The American cinema, in its more serious manifestations, has produced a number of critically acclaimed (and undeniably distinguished) films recently, works that address the state of Western culture with intelligence and a certain integrity. If I single out No Country for Old Men and Before the Devil Knows You’re Dead, it’s because they are rooted in two of the foundations of American culture, respectively the Old West and “family values,” both now seen as irredeemably corrupted. To borrow from a Chabrol title, rien ne va plus. They are in obvious respects intelligent, yes. But “intelligent about Life”? I would say the reverse: they leave their audiences with nothing. We hear so often today of the “collapse of Western culture” that it comes to sound like a bit of cocktail party repartee, almost taken for granted, such an obvious fact of life that of course there’s nothing we can do about it, like global warming.
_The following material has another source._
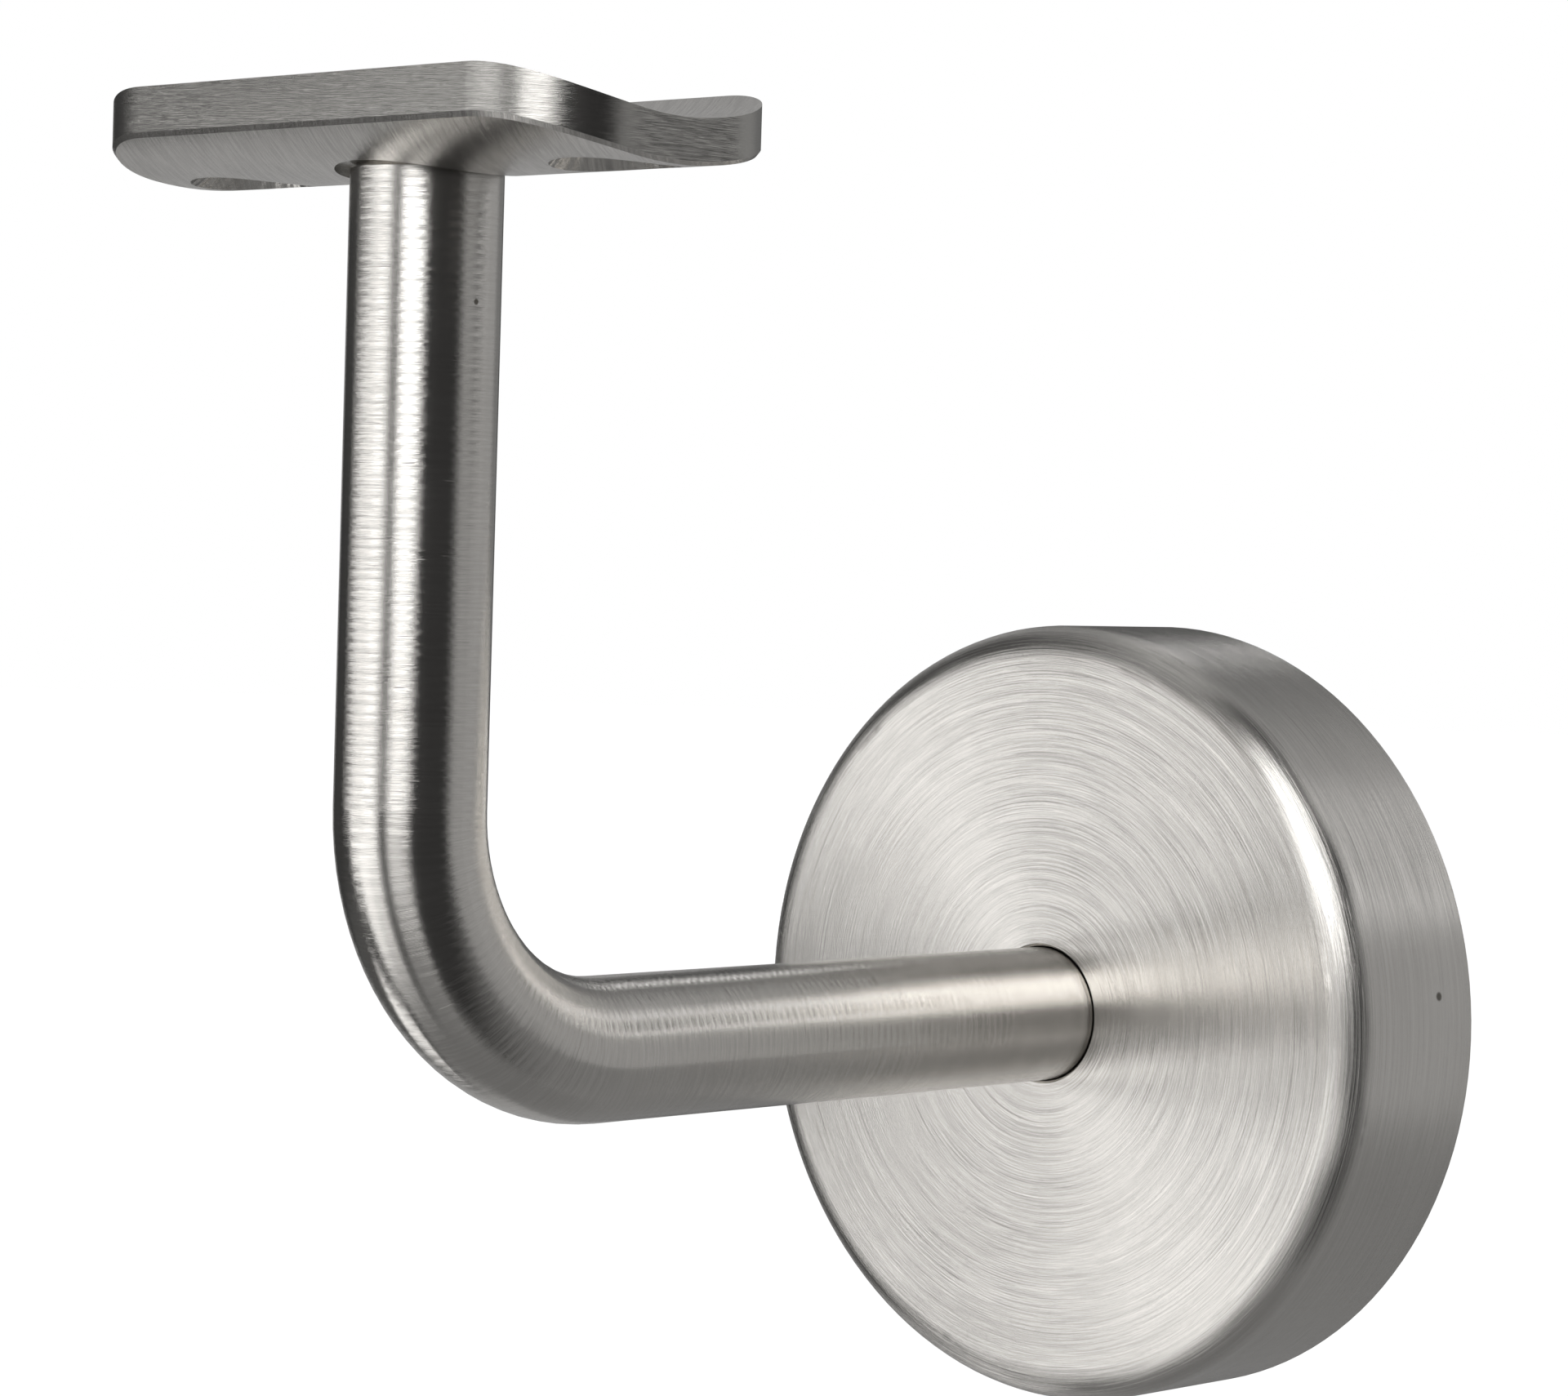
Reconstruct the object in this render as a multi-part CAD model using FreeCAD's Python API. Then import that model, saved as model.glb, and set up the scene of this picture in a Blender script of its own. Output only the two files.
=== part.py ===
import FreeCAD, Part
import math
import os

# Wall bracket for a round handrail, in satin stainless steel.
#
# The frame: the origin is the centre of the wall plate on the face of the wall.
# X runs along the wall and along the handrail, +Y points into the wall and +Z up,
# so the bracket stands out of the wall towards -Y. All lengths are millimetres.

# Bent rod
rod_dia = 12.0
rod_projection = 93.5        # face of the wall to the axis of the upright leg
rod_bend_radius = 20.0       # of the centreline
rod_rise = 69.0              # axis of the arm to the lowest line of the saddle
rod_wall_gap = 0.5           # the inner end stops this short of the wall
rod_top_chamfer = 0.4

# Wall plate, hidden in the cover
plate_thickness = 6.0
plate_lead_in = 0.8          # chamfer that the cover is pushed over
plate_screw_count = 3
plate_screw_pcd = 46.0
plate_screw_hole_dia = 6.5
plate_weld_leg = 3.0         # fillet weld round the rod, in front of the plate

# Cover, a deep drawn cap pushed over the rim of the wall plate
cover_dia = 70.0
cover_depth = 17.0
cover_wall = 1.2
cover_edge_radius = 3.0      # outside radius between the face and the side
cover_hole_gap = 0.12        # between the rod and the edge of its hole
cover_hole_chamfer = 0.2     # broken edge of that hole

# Saddle, a plate rolled to the round of the handrail
rail_dia = 60.3
saddle_length = 56.0
saddle_width = 27.0
saddle_thickness = 3.5
saddle_corner_radius = 9.0
saddle_edge_chamfer = 0.3    # broken edges of the underside
spot_dia = 14.4              # flat seat milled for the end of the rod
spot_skin = 0.1              # how far the seat cuts below the rim that it meets first

# Countersunk holes for the two screws of the handrail
rail_screw_end = 7.0         # hole to the end of the saddle
rail_screw_hole_dia = 5.5
rail_screw_head_dia = 10.5

# Countersunk screw that holds the saddle on the rod
screw_dia = 5.0
screw_length = 14.0
screw_head_dia = 9.4
screw_head_drop = 0.25       # head below the lowest line of the saddle's top
screw_head_land = 0.3        # straight rim of the head
screw_point_chamfer = 0.6
screw_thread_gap = 0.05      # screw to the wall of its hole
screw_socket_flats = 3.0
screw_socket_depth = 1.8
screw_tap_reserve = 2.5      # tapped hole beyond the point of the screw
screw_tap_mouth = 0.5        # chamfer at the mouth of the tapped hole
drill_point_angle = 30.0     # slope of the cone that a drill leaves, in degrees

# How far a cutting shape runs past the face that it cuts
overrun = 1.0

# Values that follow from the ones above
rod_radius = rod_dia / 2
rail_radius = rail_dia / 2
saddle_under_radius = rail_radius + saddle_thickness
leg_y = -rod_projection
saddle_top_z = rod_rise + saddle_thickness
rail_axis_z = saddle_top_z + rail_radius
spot_radius = spot_dia / 2
spot_z = rail_axis_z - math.sqrt(saddle_under_radius ** 2 - spot_radius ** 2) + spot_skin
rail_screw_x = saddle_length / 2 - rail_screw_end
screw_radius = screw_dia / 2
screw_hole_radius = screw_radius + screw_thread_gap
screw_head_z = saddle_top_z - screw_head_drop
plate_radius = cover_dia / 2 - cover_wall

along_x = FreeCAD.Vector(1, 0, 0)
into_wall = FreeCAD.Vector(0, 1, 0)
upwards = FreeCAD.Vector(0, 0, 1)


def point(x, y, z):
    return FreeCAD.Vector(x, y, z)


def polygon_face(corners):
    """A flat face with straight sides."""
    return Part.Face(Part.makePolygon([point(*c) for c in corners + corners[:1]]))


def turned_about_arm(profile):
    """Revolve (radius, y) corners about the axis of the arm."""
    face = polygon_face([(r, y, 0) for r, y in profile])
    return face.revolve(point(0, 0, 0), into_wall, 360)


def turned_about_leg(profile, x=0.0):
    """Revolve (radius, z) corners about an upright axis in the plane of the leg."""
    face = polygon_face([(x + r, leg_y, z) for r, z in profile])
    return face.revolve(point(x, leg_y, 0), upwards, 360)


def wall_plate():
    """Round plate that is screwed to the wall; its rim carries the cover."""
    front = -plate_thickness
    disc = turned_about_arm([
        (0, 0),
        (plate_radius, 0),
        (plate_radius, front + plate_lead_in),
        (plate_radius - plate_lead_in, front),
        (0, front),
    ])
    cuts = [Part.makeCylinder(rod_radius, plate_thickness, point(0, front, 0), into_wall)]
    for i in range(plate_screw_count):
        angle = math.radians(90 + 360 * i / plate_screw_count)
        centre = point(math.cos(angle), 0, math.sin(angle)) * (plate_screw_pcd / 2)
        centre.y = front
        cuts.append(Part.makeCylinder(plate_screw_hole_dia / 2, plate_thickness, centre, into_wall))
    return disc.cut(cuts)


def plate_weld():
    """Fillet weld between the front of the wall plate and the rod."""
    front = -plate_thickness
    return turned_about_arm([
        (rod_radius, front),
        (rod_radius + plate_weld_leg, front),
        (rod_radius, front - plate_weld_leg),
    ])


def arm_rod():
    """Round bar, bent once, with a tapped hole in its top end."""
    bend_start = point(0, leg_y + rod_bend_radius, 0)
    bend_end = point(0, leg_y, rod_bend_radius)
    half = rod_bend_radius * math.sqrt(0.5)
    bend_middle = point(0, leg_y + rod_bend_radius - half, rod_bend_radius - half)
    path = Part.Wire([
        Part.LineSegment(point(0, -rod_wall_gap, 0), bend_start).toShape(),
        Part.Arc(bend_start, bend_middle, bend_end).toShape(),
        Part.LineSegment(bend_end, point(0, leg_y, spot_z)).toShape(),
    ])
    section = Part.Wire(Part.makeCircle(rod_radius, point(0, -rod_wall_gap, 0), into_wall))
    bar = path.makePipeShell([section], True, False)
    top_edge = [e for e in bar.Edges if e.BoundBox.ZMin > spot_z - 0.01 and e.Curve.TypeId == "Part::GeomCircle"]
    bar = bar.makeChamfer(rod_top_chamfer, top_edge)
    tap_end = screw_head_z - screw_length - screw_tap_reserve
    tapped_hole = turned_about_leg([
        (0, spot_z),
        (screw_hole_radius + screw_tap_mouth, spot_z),
        (screw_hole_radius, spot_z - screw_tap_mouth),
        (screw_hole_radius, tap_end),
        (0, tap_end - screw_hole_radius * math.tan(math.radians(drill_point_angle))),
    ])
    return bar.cut(tapped_hole)


def cover_rosette():
    """Drawn cap with a rounded front edge and a hole that the rod passes through."""
    radius = cover_dia / 2
    flat = radius - cover_edge_radius
    hole = rod_radius + cover_hole_gap
    chamfer = cover_hole_chamfer
    front = -cover_depth
    side_end = front + cover_edge_radius
    inside = front + cover_wall
    bow = cover_edge_radius * (1 - math.sqrt(0.5))
    side_point = point(radius, side_end, 0)
    face_point = point(flat, front, 0)
    rounded_edge = Part.Arc(side_point, point(radius - bow, front + bow, 0), face_point).toShape()
    rest = Part.makePolygon([
        face_point,
        point(hole + chamfer, front, 0),
        point(hole, front + chamfer, 0),
        point(hole, inside, 0),
        point(flat, inside, 0),
        point(plate_radius, side_end, 0),
        point(plate_radius, 0, 0),
        point(radius, 0, 0),
        side_point,
    ])
    profile = Part.Wire([rounded_edge] + rest.Edges)
    return Part.Face(profile).revolve(point(0, 0, 0), into_wall, 360)


def rolled_plate():
    """Plate of even thickness, rolled about the axis of the handrail and cut to its outline."""
    start = point(-saddle_length / 2, leg_y, rail_axis_z)
    under = Part.makeCylinder(saddle_under_radius, saddle_length, start, along_x)
    bore = Part.makeCylinder(rail_radius, saddle_length, start, along_x)
    outline = Part.makeBox(
        saddle_length,
        saddle_width,
        rail_axis_z - rod_rise,
        point(-saddle_length / 2, leg_y - saddle_width / 2, rod_rise),
    )
    corners = [e for e in outline.Edges if e.BoundBox.ZLength > 1 and e.BoundBox.XLength < 1 and e.BoundBox.YLength < 1]
    outline = outline.makeFillet(saddle_corner_radius, corners)
    plate = under.cut(bore).common(outline)
    underside = [f for f in plate.Faces if isinstance(f.Surface, Part.Cylinder)
                 and abs(f.Surface.Radius - saddle_under_radius) < 1e-6]
    return plate.makeChamfer(saddle_edge_chamfer, underside[0].OuterWire.Edges)


def saddle():
    """The rolled plate with its seat for the rod and its three countersunk holes."""
    seat = Part.makeCylinder(spot_radius, spot_z - rod_rise + overrun, point(0, leg_y, rod_rise - overrun), upwards)
    head = screw_head_dia / 2
    shoulder_z = screw_head_z - screw_head_land
    cone_end = shoulder_z - (head - screw_hole_radius)
    centre_hole = turned_about_leg([
        (0, spot_z - overrun),
        (screw_hole_radius, spot_z - overrun),
        (screw_hole_radius, cone_end),
        (head, shoulder_z),
        (head, saddle_top_z + overrun),
        (0, saddle_top_z + overrun),
    ])
    rim = rail_screw_head_dia / 2
    bore = rail_screw_hole_dia / 2
    cone_top = rod_rise + rim - bore
    cuts = [seat, centre_hole]
    for x in (-rail_screw_x, rail_screw_x):
        cuts.append(turned_about_leg([
            (0, rod_rise - overrun),
            (rim + overrun, rod_rise - overrun),
            (bore, cone_top),
            (bore, saddle_top_z + overrun),
            (0, saddle_top_z + overrun),
        ], x))
    return rolled_plate().cut(cuts)


def saddle_screw():
    """Countersunk screw with a hexagon socket, from the top of the saddle into the rod."""
    head = screw_head_dia / 2
    shoulder_z = screw_head_z - screw_head_land
    cone_end = shoulder_z - (head - screw_radius)
    tip = screw_head_z - screw_length
    body = turned_about_leg([
        (0, screw_head_z),
        (head, screw_head_z),
        (head, shoulder_z),
        (screw_radius, cone_end),
        (screw_radius, tip + screw_point_chamfer),
        (screw_radius - screw_point_chamfer, tip),
        (0, tip),
    ])
    corner = screw_socket_flats / 2 / math.cos(math.radians(30))
    hexagon = polygon_face([
        (corner * math.cos(math.radians(60 * i)), leg_y + corner * math.sin(math.radians(60 * i)), screw_head_z)
        for i in range(6)
    ])
    return body.cut(hexagon.extrude(upwards * -screw_socket_depth))


pieces = {
    "wall_plate": wall_plate,
    "plate_weld": plate_weld,
    "arm_rod": arm_rod,
    "cover_rosette": cover_rosette,
    "saddle": saddle,
    "saddle_screw": saddle_screw,
}

os.makedirs("parts", exist_ok=True)
for name, make in pieces.items():
    shape = make()
    if len(shape.Solids) == 1:
        shape = shape.Solids[0]
    print(f"{name}: valid {shape.isValid()}, solids {len(shape.Solids)}, volume {shape.Volume:.1f} mm3")
    shape.exportStep(f"parts/{name}.step")
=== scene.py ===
import math

import bmesh
import bpy
from bpy.props import FloatProperty, FloatVectorProperty, PointerProperty
from mathutils import Matrix, Vector


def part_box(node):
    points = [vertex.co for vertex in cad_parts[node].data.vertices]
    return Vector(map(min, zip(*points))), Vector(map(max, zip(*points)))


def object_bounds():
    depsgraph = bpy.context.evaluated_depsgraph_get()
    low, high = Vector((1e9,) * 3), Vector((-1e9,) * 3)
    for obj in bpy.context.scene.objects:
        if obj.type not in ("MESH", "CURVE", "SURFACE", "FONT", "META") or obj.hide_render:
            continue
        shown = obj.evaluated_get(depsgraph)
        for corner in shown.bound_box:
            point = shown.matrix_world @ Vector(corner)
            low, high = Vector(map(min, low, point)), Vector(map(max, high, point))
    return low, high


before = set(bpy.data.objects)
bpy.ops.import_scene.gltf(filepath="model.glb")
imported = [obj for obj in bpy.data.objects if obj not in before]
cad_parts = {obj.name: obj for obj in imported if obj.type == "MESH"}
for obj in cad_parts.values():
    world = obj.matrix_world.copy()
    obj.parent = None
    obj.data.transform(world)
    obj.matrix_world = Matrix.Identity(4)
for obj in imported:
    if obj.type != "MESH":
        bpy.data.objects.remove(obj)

bl_info = {
    "name": "Handrail bracket",
    "version": (1, 0, 0),
    "blender": (4, 5, 0),
    "location": "3D View > Sidebar > Bracket",
    "description": "Finishes and studio for a satin stainless steel handrail bracket",
    "category": "Object",
}

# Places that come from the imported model, in metres
model_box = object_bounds()
rod_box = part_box("arm_rod")
saddle_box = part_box("saddle")
rod_radius = rod_box[1].x
leg_y = rod_box[0].y + rod_radius
saddle_middle = (saddle_box[0] + saddle_box[1]) / 2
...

Nothing could be more dangerous.

MUNYURANGABO
Munyurangabo also grows out of cultural collapse on a grand (and horrific) scale, and then proceeds to transcend it. A “small” masterpiece? Small—indeed minimal—in budget, no spectacle, no “cast of thousands,” with only a very few moments of (familial) violence, no sex, no recognizable actors, cast entirely with nonprofessionals. The early days of Italian neorealism offer perhaps the nearest precedent, but set, cast, and photographed in the aftermath of an admittedly very different war, internal rather than international.

Among the most remarkable aspects of the film is its total lack of condescension—none of the Noble American putting things straight for the ignorant natives. One would never guess, without prior knowledge, that the film was the work of an outsider. Chung, one might say, has given it to the people of Rwanda, allowing them their voices without intervention—that, certainly, is the impression the film gives, even as its complex narrative structure suggests otherwise. It draws together a range of traditional structures: 1) the male love story (not necessarily sexual), with its commitments, its tensions, its breakups; 2) the journey/quest narrative, with its diversions and stopovers; 3) the revenge narrative (very precise: the film opens with the theft of a machete; around the midpoint we learn what it was stolen for; at the end the machete is discarded); 4) the “family” narrative, which dominates the central (and longest) section of the film, and in which the political tensions ultimately erupt.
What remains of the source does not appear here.